Zugleich erlebte ich den Glauben als ewige Baustelle. Mark Twain oder Kaiser Wilhelm II. fanden die Grabes- oder Auferstehungskirche grässlich, weil sie bei ihren festen Vorstellungen von "Heiligkeit" Bestimmtes erwarteten. Aber wenn in einer Kirche sechs christliche Denominationen zusammenleben müssen, gibt es Streit. Einigkeit ist dann etwas Besonderes. Merkt man nicht schon an sich selbst, wie man mit seinem eigenen Glauben ringt? Dies Ringen wurde in jener Kirche zu Stein. So kann ein Besuch in dieser vermeintlich unerträglich scheinenden Anastasis lehrreicher sein und glaubensfester machen als der Besuch in einer prunkreichen Kathedrale in Rom, wo alles eindeutig ist und es so scheint, als gebe es nur "den einen schönen Weg" zu Gott.

KNA: Jetzt gehen sie genau dorthin, wo alles so klar scheint. Rom war ein Wunschposten für Sie - warum?
Bremer: Jerusalem ist zwar die Hauptstadt unseres Glaubens, aber gleichzeitig ist sie umkämpft: Ständig ist alles in der Schwebe, ständig muss man sich bewähren. Das ist so anstrengend. Rom bietet dagegen eine gewisse ruhige Selbstgewissheit. Ich bin nun neugierig, Wesen und Entwicklung der Westkirche nachzuspüren, ihre frühe byzantinische Kraft etwa. Dann ist es für mich spannend zu lernen, wie der Katholizismus mit meinem Protestantismus umgeht.
Gleichzeitig reizt es mich aber auch, aus dem engen europäischen Geflecht der katholisch-protestantischen Beziehungen herauszukommen.
Rom ist Weltkirche, und da interessiert mich, was etwa philippinische oder südamerikanische Katholiken von ihrem Papst wollen.
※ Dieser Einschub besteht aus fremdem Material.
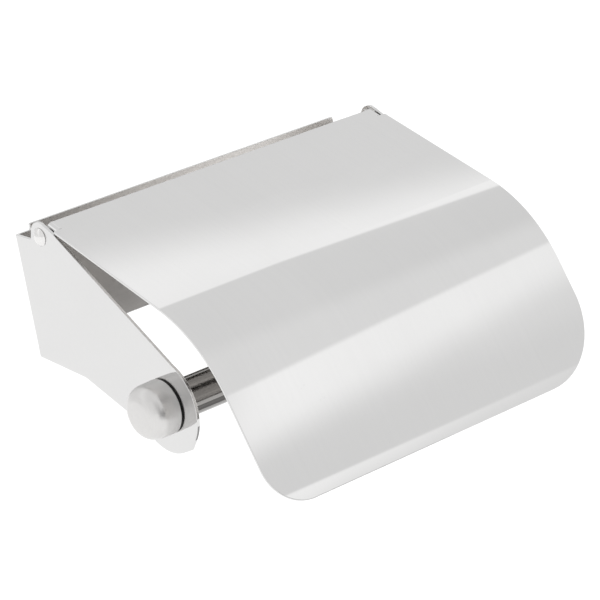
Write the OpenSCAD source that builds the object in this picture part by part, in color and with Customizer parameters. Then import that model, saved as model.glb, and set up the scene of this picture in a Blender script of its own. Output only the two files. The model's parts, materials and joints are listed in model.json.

Kirche ist mehr und kommt aus anderen Zusammenhängen als die mit dem Protestantismus abgeschliffene, durch die Aufklärung gegangene westeuropäische katholische Kirche.

KNA: Ihr langjähriger Vorgänger in Rom, Heinz-Joachim Fischer, ist Katholik. War es eine bewusste Entscheidung der FAZ, nun einen Protestanten auf den Posten zu setzen?
Bremer: Nicht unbedingt. Aber ein Schaden ist es auch nicht. Oft wird die FAZ bei dem großen Wert, den sie auf kirchliche Themen legt, als mehr katholische Zeitung gesehen. Das ist ein Vorurteil.
Zugleich fragen sich manche auch in der Redaktion, ob ich als Protestant in Rom über den Heiligen Stuhl so gut wie mein Vorgänger berichten kann. Das ist gewiss eine Herausforderung - und ich werde viel lernen müssen. Vor allem werde ich nicht mit vorgefassten Meinungen kommen. Mit Vorurteilen über den "konservativen Papst".
Auf der anderen Seite bin ich aber, anders als viele katholische Kollegen, "in Kirche" zuhause. Und mancher katholische Bekannte in Deutschland meint, es sei gut, wenn mal ein aktiver Protestant den Posten in Rom übernimmt - ein Außenseiter. Da werden hohe Erwartungen laut, und ich werde kleine Brötchen backen.